Austerlitz: una necessaria riflessione sull’importanza della memoria

Il film documentario Austerlitz uscirà nelle sale il 25 gennaio. La pellicola pone lo sguardo sui numerosi visitatori del museo di Sachsenhausen. Cosa li spinge a recarsi in quel luogo?

Austerlitz: una necessaria riflessione sull’importanza della memoria

Il film documentario Austerlitz, ispirato all’omonimo romanzo di W.G. Sebald dedicato all’Olocausto, inoltra lo spettatore in una giornata qualunque all’interno del museo di Sachsenhausen.

Sachsenhausen era un campo di concentramento nazista completato nel 1938, fra i più grandi della Germania, ove morirono 30.000 prigionieri. Le voci che alimentano le immagini sono quelle delle guide turistiche che illustrano le atrocità inflitte ai prigionieri dalle SS e dalla Gestapo.

Il regista Sergei Loznitsa posiziona la macchina da presa nei luoghi cardine del museo di Sachsenhausen per farci scorgere i visitatori nella propria verità: lunghissime macrosequenze sono state girate con camera fissa, celata ai presenti per sfuggire ad alcun condizionamento.

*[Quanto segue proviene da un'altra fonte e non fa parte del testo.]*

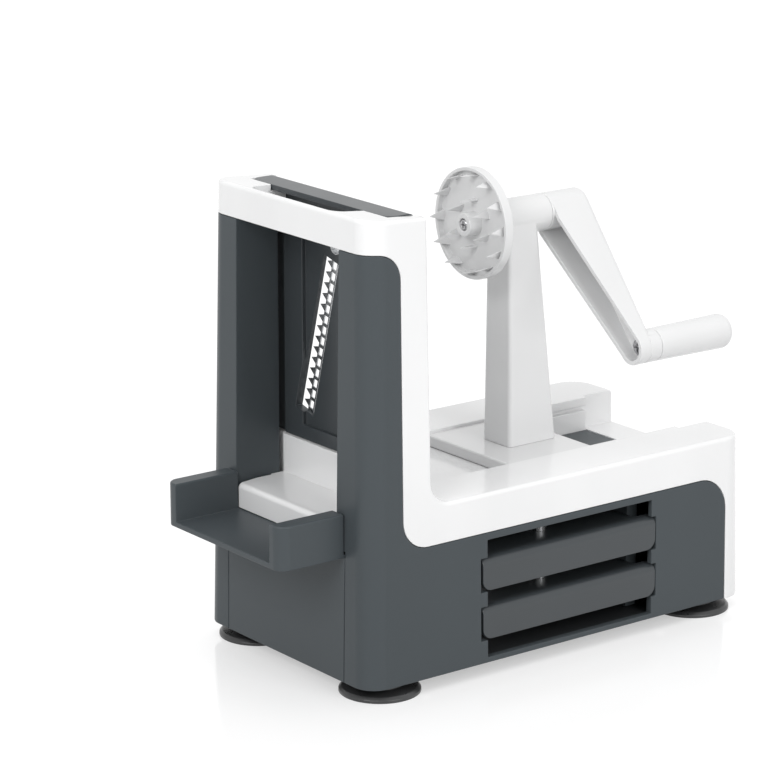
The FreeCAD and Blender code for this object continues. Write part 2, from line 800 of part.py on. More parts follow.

I turisti, afflitti da evidente noia e svogliatezza, indossano magliette con slogan come “Just Don’t Care”: perlustrano i luoghi intrisi dal sangue di innocenti, con evidente assenza di empatia, immortalandosi in posa nelle camere a gas o presso i pali di impiccagione.

Un selfie nel museo degli orrori “reali”. Nella beatitudine, stolta, dell’incomprensione del momento intraprendono la visita come fosse un posto turistico qualunque. L’aberrazione morale dell’essere umano nella sua semplicità. Gli spettatori, persi in scatti fotografici infiniti, non riescono a cogliere la drammatica testimonianza del passato: l’eliminazione di alcuna riflessione trasforma il museo in un mezzo di autocompiacenza ritrattistica on line.
I campi di concentramento dovevano divenire musei?

Convertire un luogo della memoria in un percorso museale ortodosso, tinteggiato da comitive dal pranzo al sacco, da guide turistiche monocorde, distrugge il percorso introspettivo necessario all’immedesimazione per la congrua comprensione dell’Olocausto.

Loznitsa non intende giudicare i turisti, criminalizzandoli, rilascia un’istantanea sulla realtà della coscienza collettiva, tristemente avvezza all’orrore, indifferente dinnanzi alla storia che ha consegnato il presente e che costruirà il nostro futuro. Una massa amorfa, priva di emozioni.

Il regista Sergey Loznitsa, nato il 5 Settembre del 1964 nella città di Baranovitchi, in Bielorussia, ha diretto altri film documentario denuncia: “Maidan” nel 2014 e “The Event” nel 2015.